Creo que sí se llamaba así. Es difícil confundir un nombre que no oigo mucho. En vez de 'dejé' creo que ella dijo 'dejó', refiriéndose a esa persona que estaba esperando por la otra. A ella, la chica de la ventana, no se le notaba esa alegría que Ivonne tenía. Pronto, la chica no estuvo en la ventana. Ivonne quitó la mirada de la ventana y retomó el paso pero esta vez iba en el sentido en el que yo iba y pensaba retomar. Ahora eliminó la alegría de hace un momento -todo parece indicar que también iba para la chica de la ventana y era causada por el asunto del que trataba su mensaje- y optó por mostrar un rostro apacible, sin las connotaciones de un paisaje sombrío. Tuve que dirigir la mirada hacia cualquier dirección, como si hubiese estado fijándola en alguna otra cosa -otra mujer, quizá- y ponerla adelante, mirando el fin de la calle. Ivonne fue menos rápida que antes y se detuvo al lado mío para cruzar la pista que la llevaría a otra calle. Ahí, la miré con paciencia y lo molestoso resultó que ella también lo hizo conmigo. El momento en que descubrí que nuestras miradas se chocaron, pude enarcar el ceño, en respuesta a una tímida sonrisa que ella dbujó con sus labios. Solo fue un instante. Luego cruzó la avenida y pasó a la otra calle. Yo lo hice pero ya distante de ella. Como antes pasará con ella, toqué una puerta, olvidé mis llaves. Me abrió la portera de la casa -con situaciones de un edificio- .

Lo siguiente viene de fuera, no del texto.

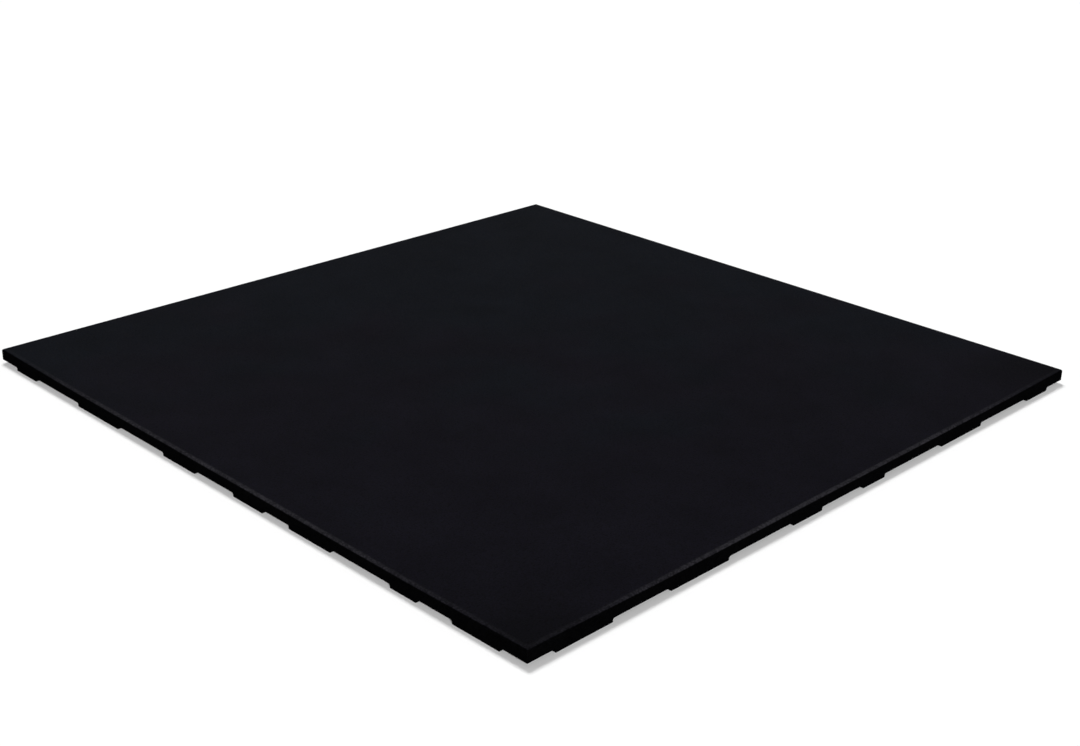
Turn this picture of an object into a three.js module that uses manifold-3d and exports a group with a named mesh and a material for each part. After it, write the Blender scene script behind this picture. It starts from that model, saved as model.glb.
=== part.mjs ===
// Rubber gym floor tile: one moulded slab of bonded rubber crumb, lying flat.
//
// Millimetres, +Z up. The origin is the middle of the tile on the floor. The walking face is
// plain, its four edges are rounded, and the underside stands on rectangular feet that are
// left between drainage channels running straight across it both ways. The two edges that
// meet at the front corner, at +X and -Y, set where the channels lie.

import * as THREE from "three";
import { mergeVertices } from "three/addons/utils/BufferGeometryUtils.js";
import Module from "manifold-3d";

// Driving dimensions, in millimetres

const tileLength = 1000; // along X
const tileWidth = 1000; // along Y
const tileThickness = 20;
const arrisRadius = 3; // the rounding of the four top edges
const channelDepth = 4.5; // how far the channels rise above the floor
const ceilingFillet = 2; // the rounding where a foot meets the ceiling of a channel
const cornerRelief = 38; // the side of the square hollow under each corner

// Each edge in turn from the front corner: a foot, then the channel beyond it. The last foot
// takes what is left before the far corner's hollow, and the order repeats on a longer tile.

const leftEdgeOrder = [
  { foot: 67, channel: 54 },
  { foot: 40, channel: 98 },
  { foot: 72, channel: 48 },
  { foot: 55, channel: 77 },
  { foot: 65, channel: 100 },
  { foot: 93, channel: 106 },
];
const rightEdgeOrder = [
  { foot: 80, channel: 87 },
  { foot: 93, channel: 112 },
  { foot: 53, channel: 80 },
  { foot: 43, channel: 122 },
  { foot: 90, channel: 113 },
];

// How finely the round edges are cut, and how far a bar passes the face that it cuts

const arrisSegments = 6;
const filletSegments = 3;
const overrun = 10;

const blackRubber = new THREE.MeshStandardMaterial({
  name: "black_rubber",
  color: new THREE.Color().setRGB(22 / 255, 21 / 255, 26 / 255, THREE.SRGBColorSpace),
  roughness: 0.85,
  metalness: 0,
});

const wasm = await Module();
wasm.setup();

// Turns a closed geometry into a solid that can be cut and joined.
function solidFrom(geometry) {
  const bare = geometry.index ? geometry.toNonIndexed() : geometry.clone();
  bare.deleteAttribute("normal");
  bare.deleteAttribute("uv");
  const merged = mergeVertices(bare, 1e-4);
  return new wasm.Manifold(
    new wasm.Mesh({
      numProp: 3,
      vertProperties: Float32Array.from(merged.attributes.position.array),
      triVerts: Uint32Array.from(merged.index.array),
    }),
  );
}

// Turns a solid back into a geometry.
function geometryFrom(solid) {
  const mesh = solid.getMesh();
  const geometry = new THREE.BufferGeometry();
  geometry.setAttribute("position", new THREE.BufferAttribute(mesh.vertProperties, mesh.numProp));
  geometry.setIndex(new THREE.BufferAttribute(mesh.triVerts, 1));
  geometry.computeVertexNormals();
  return geometry;
}

// The section of a bar with a flat foot and two rounded top corners, from one side to the
// other across it and from the bottom to the top.
function archedSection({ from, to, bottom, top, radius }) {
  const section = new THREE.Shape();
  section.moveTo(from, bottom);
  section.lineTo(to, bottom);
  section.lineTo(to, top - radius);
  section.absarc(to - radius, top - radius, radius, 0, Math.PI / 2, false);
  section.lineTo(from + radius, top);
  section.absarc(from + radius, top - radius, radius, Math.PI / 2, Math.PI, false);
  section.closePath();
  return section;
}

// A straight bar of that section along Y or X, which passes the tile at both ends.
function barAlong(axis, section, segments) {
  const length = (axis === "Y" ? tileWidth : tileLength) + 2 * overrun;
  const geometry = new THREE.ExtrudeGeometry(section, {
    depth: length,
    steps: 1,
    bevelEnabled: false,
    curveSegments: segments,
  });
  geometry.translate(0, 0, -length / 2);
  geometry.rotateX(Math.PI / 2);
  if (axis === "X") {
    geometry.rotateZ(Math.PI / 2);
  }
  return solidFrom(geometry);
}

// The slab: one rounded bar along Y and one along X, and what they share is a square tile
// whose rounded top edges meet in a mitre at sharp upright corners.
function slabSolid() {
  const heights = { bottom: 0, top: tileThickness, radius: arrisRadius };
  const acrossX = archedSection({ from: -tileLength / 2, to: tileLength / 2, ...heights });
  const acrossY = archedSection({ from: -tileWidth / 2, to: tileWidth / 2, ...heights });
  return barAlong("Y", acrossX, arrisSegments).intersect(barAlong("X", acrossY, arrisSegments));
}

// Where the channels of one edge lie, as distances from the front corner. A channel is left out
// where the far corner would keep a foot shorter than the shortest one of the order.
function channelsOf(edgeOrder, edgeLength) {
  const shortestFoot = Math.min(...edgeOrder.map(({ foot }) => foot));
  const farthestEnd = edgeLength - cornerRelief - shortestFoot;
  const channels = [];
  let footStart = cornerRelief;
  for (let turn = 0; ; turn += 1) {
    const { foot, channel } = edgeOrder[turn % edgeOrder.length];
    const start = footStart + foot;
    const end = start + channel;
    if (end > farthestEnd) {
      return channels;
    }
    channels.push({ start, end });
    footStart = end;
  }
}

// A cutter for one channel, or for the strip over two corner hollows.
function channelCutter(axis, from, to) {
  const heights = { bottom: -overrun, top: channelDepth, radius: ceilingFillet };
  return barAlong(axis, archedSection({ from, to, ...heights }), filletSegments);
}

// The hollows under the four corners: what a strip along one edge shares with a strip along
// the next one.
function cornerCutters() {
  const halfLength = tileLength / 2;
  const halfWidth = tileWidth / 2;
  const stripsAlongY = [
    channelCutter("Y", -halfLength - overrun, -halfLength + cornerRelief),
    channelCutter("Y", halfLength - cornerRelief, halfLength + overrun),
  ];
  const stripsAlongX = [
    channelCutter("X", -halfWidth - overrun, -halfWidth + cornerRelief),
    channelCutter("X", halfWidth - cornerRelief, halfWidth + overrun),
  ];
  return stripsAlongY.flatMap((strip) => stripsAlongX.map((other) => strip.intersect(other)));
}

function rubberTile() {
  let tile = slabSolid();
  for (const { start, end } of channelsOf(leftEdgeOrder, tileLength)) {
    tile = tile.subtract(channelCutter("Y", tileLength / 2 - end, tileLength / 2 - start));
  }
  for (const { start, end } of channelsOf(rightEdgeOrder, tileWidth)) {
    tile = tile.subtract(channelCutter("X", start - tileWidth / 2, end - tileWidth / 2));
  }
  for (const cutter of cornerCutters()) {
    tile = tile.subtract(cutter);
  }
  const mesh = new THREE.Mesh(geometryFrom(tile), blackRubber);
  mesh.name = "rubber_tile";
  return mesh;
}

const floorTile = new THREE.Group();
floorTile.name = "rubber_gym_floor_tile";
floorTile.add(rubberTile());

export default floorTile;
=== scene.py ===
"""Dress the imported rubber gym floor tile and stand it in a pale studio.

The real tile is one moulding of bonded black rubber crumb, so it is one piece here too. Its
outline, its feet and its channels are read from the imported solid, and what the piece adds is the
finer shape of the moulding: smooth rounded top edges, filleted channel ceilings, eased corners
and the crumb itself. Everything is in metres, +Z up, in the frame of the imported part.
"""

import logging
import math
from dataclasses import dataclass, field
from enum import Enum
from typing import Any, Iterable, Mapping, Optional, Union

import bmesh
import bpy
from mathutils import Matrix, Vector


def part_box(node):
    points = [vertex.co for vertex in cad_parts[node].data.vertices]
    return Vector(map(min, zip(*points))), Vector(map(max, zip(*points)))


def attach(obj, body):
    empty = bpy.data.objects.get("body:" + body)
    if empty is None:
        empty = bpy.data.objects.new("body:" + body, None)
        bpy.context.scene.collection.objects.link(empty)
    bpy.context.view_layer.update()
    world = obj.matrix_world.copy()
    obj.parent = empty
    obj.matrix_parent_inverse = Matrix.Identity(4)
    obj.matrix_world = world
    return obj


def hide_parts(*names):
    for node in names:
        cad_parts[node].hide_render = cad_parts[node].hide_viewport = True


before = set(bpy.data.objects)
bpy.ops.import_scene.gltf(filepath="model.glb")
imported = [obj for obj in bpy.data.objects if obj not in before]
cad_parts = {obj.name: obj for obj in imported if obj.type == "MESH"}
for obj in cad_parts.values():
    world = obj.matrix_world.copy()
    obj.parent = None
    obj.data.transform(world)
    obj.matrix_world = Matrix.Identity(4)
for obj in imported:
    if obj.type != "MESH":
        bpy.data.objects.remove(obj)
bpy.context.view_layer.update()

log = logging.getLogger("rubber_gym_floor_tile")

Colour = tuple[float, float, float, float]
Span = tuple[float, float]  # where something starts to show, and where it shows in full
MILLIMETRE = 0.001
HAIR = 0.01 * MILLIMETRE  # two places that are nearer than this are one
DECIMALS = 5  # of a metre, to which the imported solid's corners are read
TILE_NODE = "rubber_tile"
TILE_BODY = "root"


def outward(azimuth: float, elevation: float) -> Vector:
    """Give the direction from the tile to something that stands round it.

    Args:
        azimuth: degrees round the tile, 0 on the -Y side and 90 on the +X side.
        elevation: degrees above the horizon.

    Returns:
        The unit vector.
    """
    turn = math.radians(azimuth)
    rise = math.radians(elevation)
    level = math.cos(rise)
    return Vector((math.sin(turn) * level, -math.cos(turn) * level, math.sin(rise)))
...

Ese día había visto varias caras. Solo dos expresiones humanas pude distinguir de aquellas. La última me dejo un tanto pasmado porque hace poco he visto otros rostros y nadie pudo enseñar esa cálida mirada, de una persona convencida de sí, confiadísima de sí. Eso de mirar dice mucho que ocultar y bastante que uno no se imagina qué puede mostrar. Al llegar, me miré al espejo. Había pensado un poco lo ocurrido. Ahí estaba, una persona de pómulos salientes, labios delgados, qué se yo, no soy bueno dibujándome. Miré lo que más me importaba. Puse la cara tal y como estaba cuando caminaba. Recordé que hace un tiempo había tenido un rostro feliz.